▶ _Exercise_
In the listing below, find the line with "stored beside it.", then repeat exactly every line from the top through that one.

▶ _Data block_
┌──
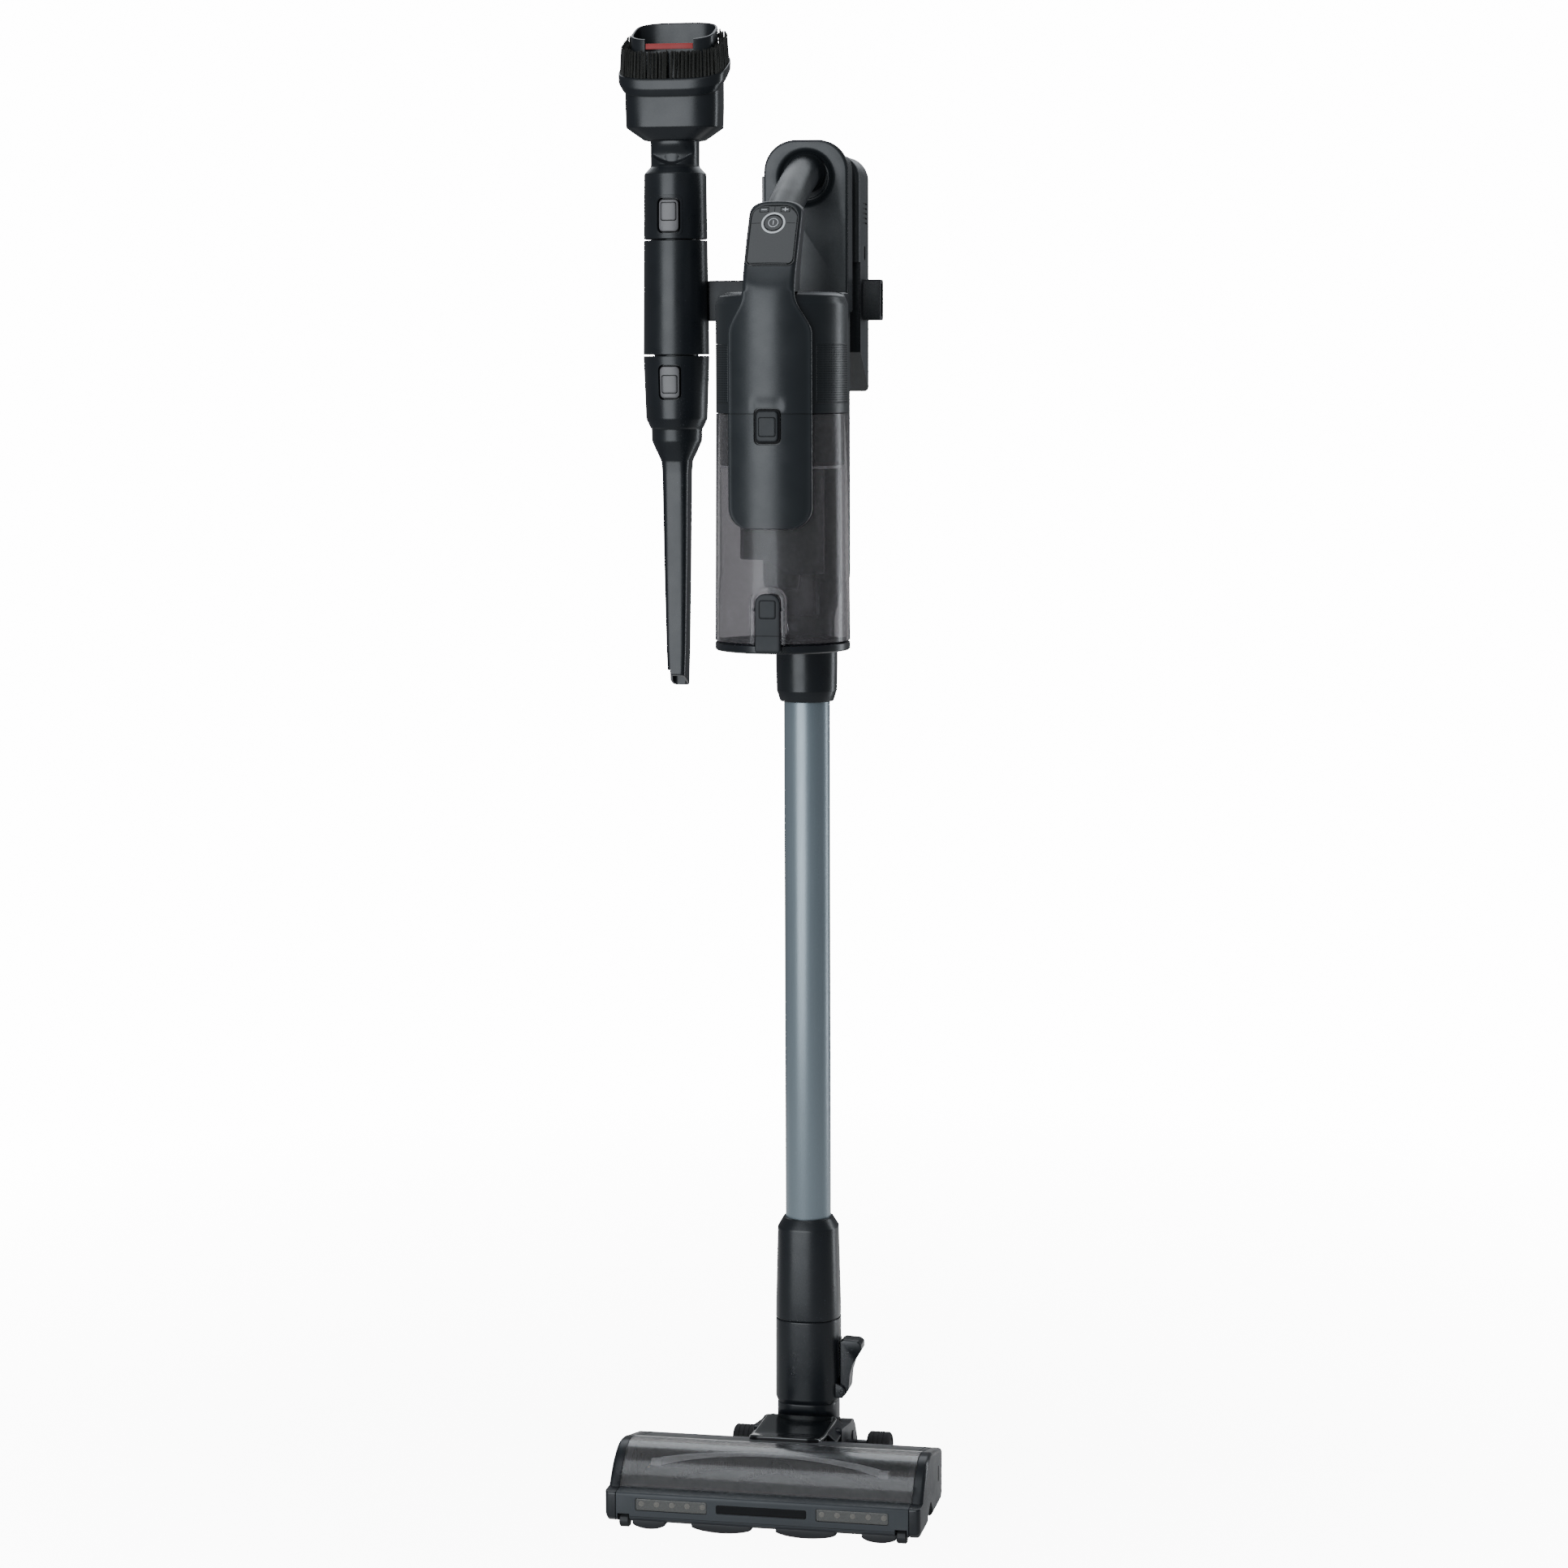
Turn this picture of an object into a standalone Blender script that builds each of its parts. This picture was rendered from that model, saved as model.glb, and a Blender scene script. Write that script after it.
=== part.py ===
"""Cordless stick vacuum hanging on its wall dock, with two tools stored beside it.

Blender 4.5. Frame: origin at the centre of the dock's wall face, +X to the right, +Y into the wall, +Z up.
The helpers take millimetres in the vacuum's own axes: x = 0 and y = 0 on the wand's axis, z = 0 under the feet.
"""

import math

import bmesh
import bpy
from mathutils import Matrix, Vector

MM = 0.001
GAP = 0.3

# Driving dimensions, millimetres
WALL_Y = 85.0  # wand axis to wall
DOCK_Z = 1017.0  # middle of the dock above the feet
DOCK_HALF_WIDTH = 39.0
DOCK_LOW, DOCK_HIGH = 918.5, 1116.0
DOCK_FRONT = 34.0
TOOL_X, TOOL_Y = -122.6, 50.0  # axis of the stored tools
HOLDER_LOW, HOLDER_HIGH = 950.2, 1046.6
SPIGOT_R = 18.9
CUP_Y = -100.0  # axis of the dust cup and the motor housing
HOUSING_R = 53.5
HOUSING_LOW, HOUSING_HIGH = 903.3, 1000.0
CUP_R_LOW = 55.0
CUP_LOW, CUP_HIGH = 719.7, 902.9
HINGE_Y, HINGE_Z = -41.5, 716.5  # cup lid hinge
LATCH_Y, LATCH_Z = -157.8, 748.0  # cup lid latch pivot
SPINE_HALF_WIDTH = 35.5
SPINE_TOP = 1127.0
COVER_CROWN = -159.5  # foremost line of the front cover
POD_SLOPE = 0.571  # how far the control pod leans back per unit of height
TUBE_R = 19.4
TUBE_LOW, TUBE_HIGH = 168.0, 697.5
COLLAR_R = 25.8
NECK_R = 27.6
NECK_SEAM_Z = 130.0
KNUCKLE_SEAM_Z = 57.0
PITCH_Z = 26.0  # axis on which the floor head tilts
PITCH_R = 15.0
PEDAL_X, PEDAL_Z = 30.5, 66.0
HEAD_HALF_WIDTH = 127.5
HEAD_FRONT, HEAD_REAR = -201.0, -87.3
ROLL_Y, ROLL_Z, ROLL_R = -152.0, 21.5, 21.0
ROLL_DRIVE_R = 9.0
MOTOR_Y, MOTOR_Z = -107.5, 27.0  # brush motor axis
PULLEY_R = 6.5
WHEEL_Y, WHEEL_Z, WHEEL_R = 17.0, 11.0, 14.0
ROLLER_Y, ROLLER_Z, ROLLER_R = -193.5, 3.2, 6.0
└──
▶ _Response to the exercise_
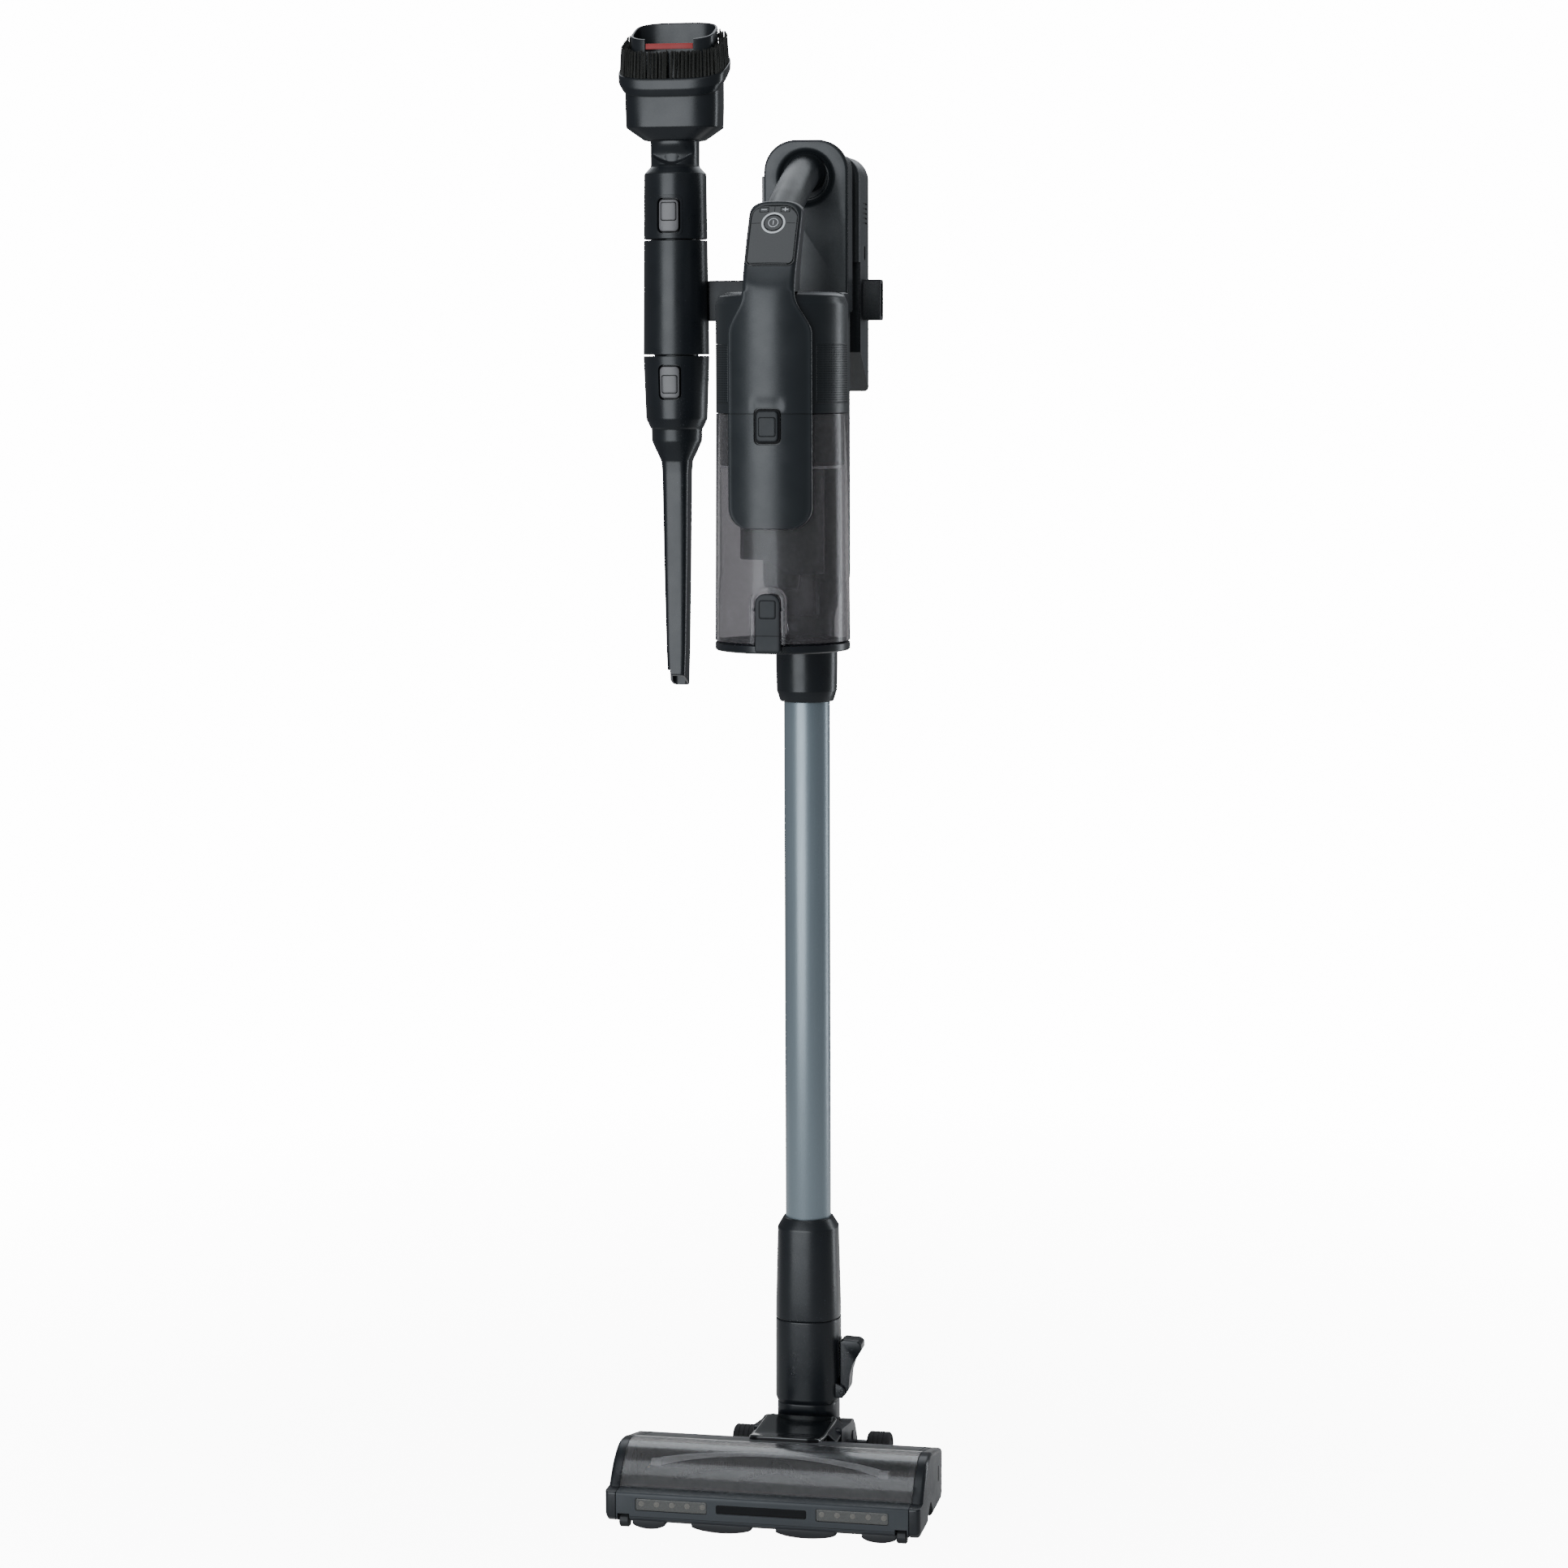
Turn this picture of an object into a standalone Blender script that builds each of its parts. This picture was rendered from that model, saved as model.glb, and a Blender scene script. Write that script after it.
=== part.py ===
"""Cordless stick vacuum hanging on its wall dock, with two tools stored beside it.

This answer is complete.